= Twistor (book) =

1989 novel by John G. Cramer

First edition

Twistor (1989) is a hard science fiction novel by physicist and science fiction writer John G. Cramer. The novel was first published in hardcover by William Morrow in 1989, then in mass market paperback by Avon Books in 1991. It was reprinted by Avon Books in 1997 with slight revisions.

==Plot==
A condensed matter physics experiment in a university's physics lab causes an unexpected result when the equipment starts swapping normal and "shadow matter." After industrial espionage causes problems, physicist David Harrison finds himself lost with two small children in an alternate universe where the six-legged wildlife is dangerous and aggressive. David has to find a way back home, while dealing with the spies that caused the problems in the first place.

==Twistor theory==
Twistor space is the geometry that results from solutions of twistor equations. In 1967 Roger Penrose developed a general relativity approach called twistor theory to apply to the study of quantum gravity.
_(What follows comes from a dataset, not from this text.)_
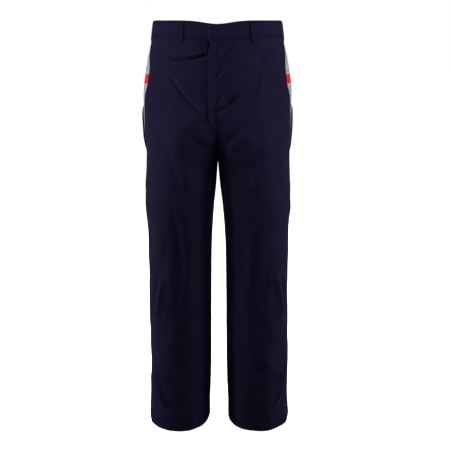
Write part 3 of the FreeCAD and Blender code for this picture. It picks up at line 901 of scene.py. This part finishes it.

This theory proposes that the relationship between events in spacetime is crucial and focuses on causes as key to understanding the byproducts of these events.

==Critical reception==
Publishers Weekly called the central situation appealing, but the reviewer noted, "Given Cramer's dry, stiff, academic prose and the equally dry, stiff, academic characters, the interesting and dramatic kernel of physics speculation will open only to the most persistent of readers." SF Signal called it an "excellent, page-turning, hard sf thriller."